When asked how an election could take place without his resignation, she said: "I'm not splitting hairs."
Her evolving positions on the stimulus package have also put her at odds with a nearly unified state House and Senate.
In another nod to the conservative base, Palin announced she was not accepting nearly half the stimulus spending, saying the strings attached would burden the state in the future. That half actually turned out to be only a third of the money headed to Alaska. Then Republican leaders said they couldn't find any strings.

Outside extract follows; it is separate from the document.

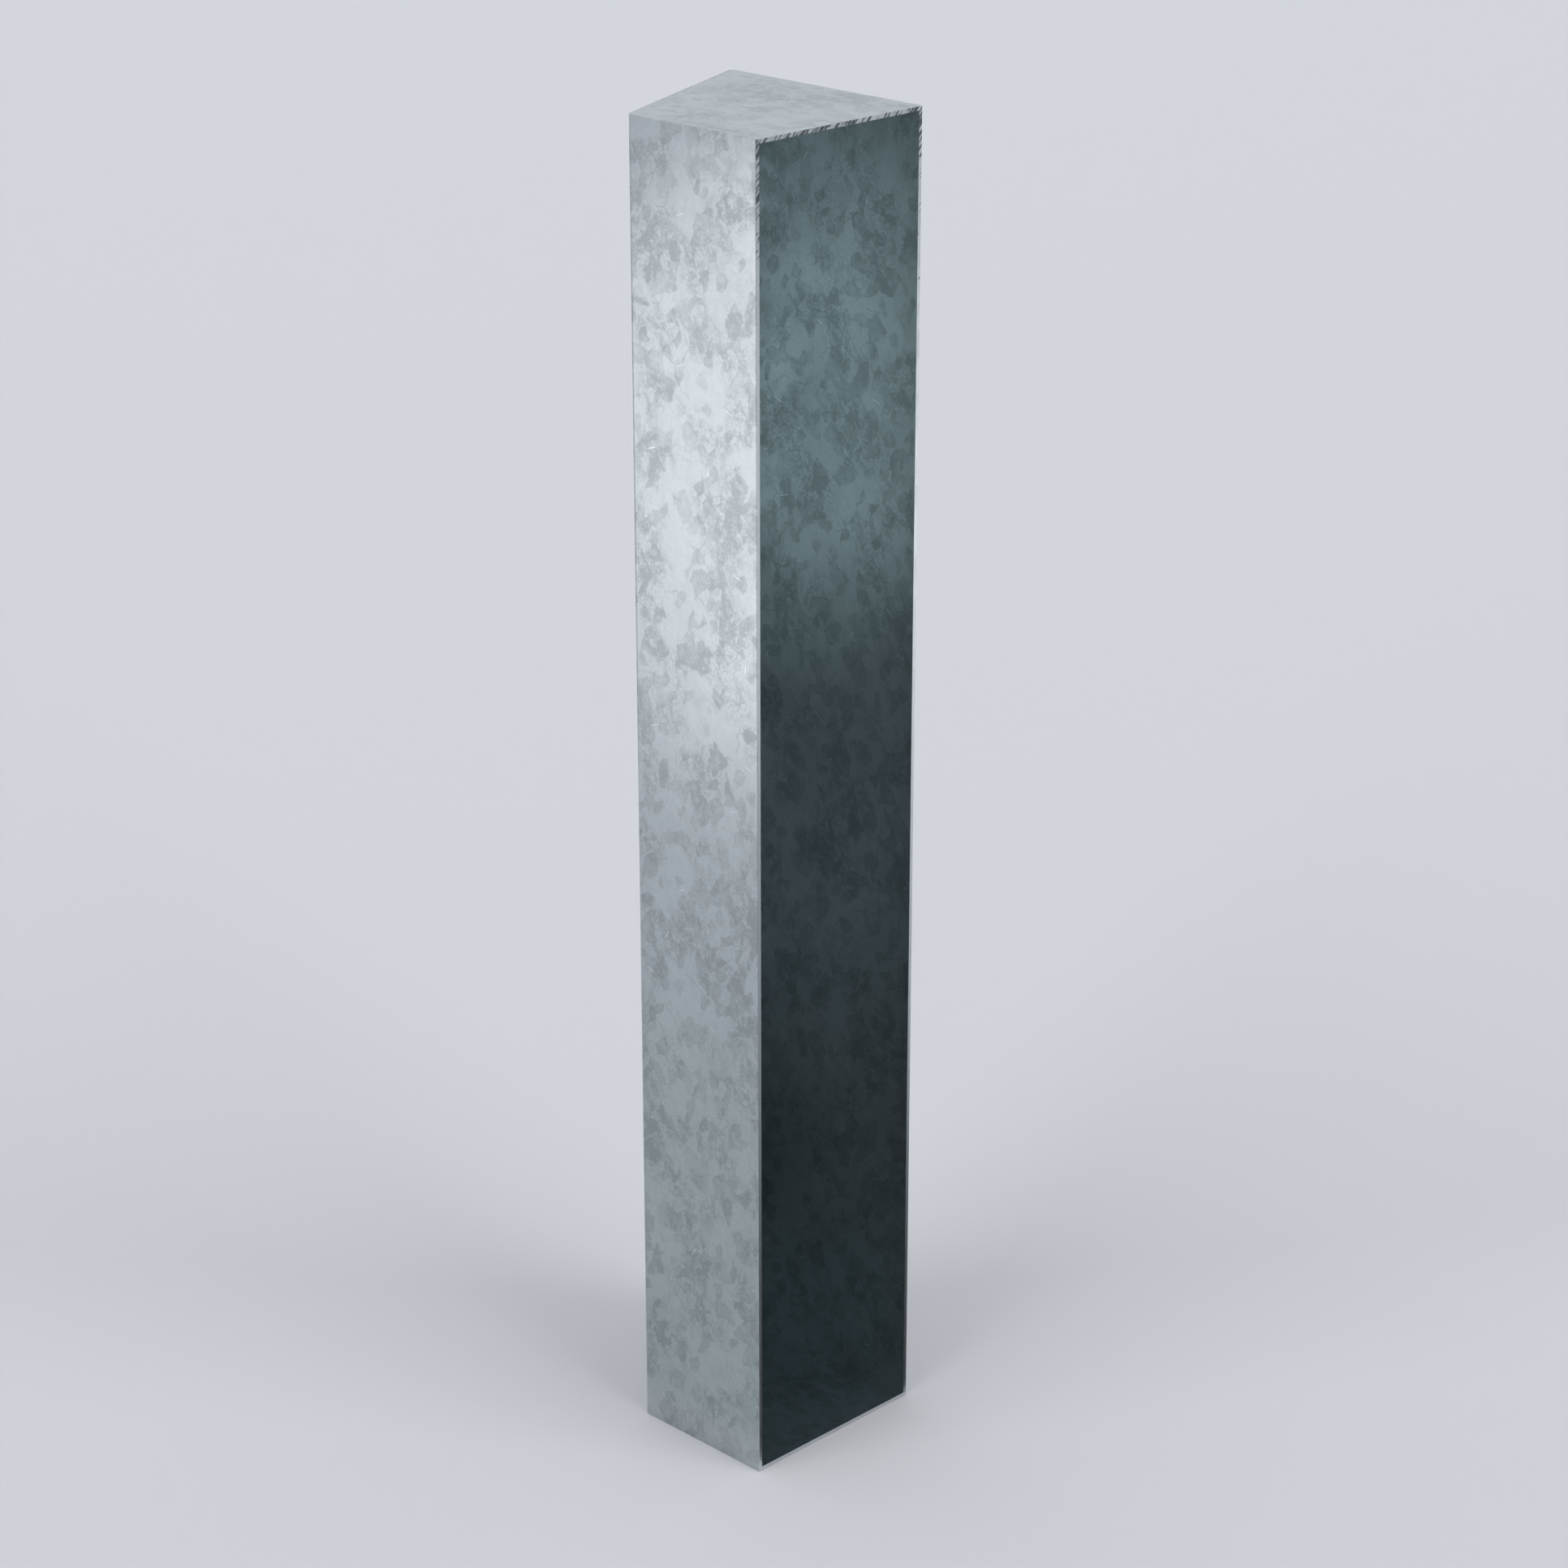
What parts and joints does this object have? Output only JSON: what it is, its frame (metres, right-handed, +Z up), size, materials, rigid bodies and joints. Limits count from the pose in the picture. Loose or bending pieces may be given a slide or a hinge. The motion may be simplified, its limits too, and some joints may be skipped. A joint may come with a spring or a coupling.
{
  "type": "sign pillar",
  "caption": "Tall free-standing sign pillar: one galvanised sheet folded to a right-trapezoid section, one side open, lid and base plate welded in flush.",
  "frame": {"origin": "centre of the bounding box's base, on the surface that it stands on", "axes": "+Z up along the pillar; the open side faces -Y; the short wall is at -X and the long wall at +X"},
  "size_m": [0.2, 0.2306, 1.25],
  "materials": {
    "galvanised_sheet": "hot-dip galvanised, large crisp zinc spangle, fine scratches",
    "galvanised_plate": "hot-dip galvanised, faint streaky spangle",
    "galvanised_weld": "ground flush and hot-dip galvanised, no spangle"
  },
  "bodies": {
    "root": {"folded_shell": "galvanised_sheet", "top_plate": "galvanised_plate", "base_plate": "galvanised_plate", "top_weld_left": "galvanised_weld", "top_weld_back": "galvanised_weld", "top_weld_right": "galvanised_weld", "base_weld_left": "galvanised_weld", "base_weld_back": "galvanised_weld", "base_weld_right": "galvanised_weld"}
  },
  "joints": []
}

More recently, even as Palin disparaged the stimulus money as "an unsustainable, debt-ridden package of funds," she changed course and proposed using some of that money to replace state spending on education. Senate leaders rejected the idea as being too late and too risky.
Palin's defensive posture and waffling is at odds with the resolute and self-assured Palin of the past. Even her sometimes divisive nominee for attorney general said he wanted to help Palin regain her footing and re-establish better communications with lawmakers.
"As somebody in her cabinet said the other day, 'You can't kick every dog that barks at you,'" Wayne Anthony Ross, Palin's nominee for attorney general, told the House Judiciary Committee at his confirmation hearing. "I'm trying to convince her that she ought not get treed by the Chihuahuas."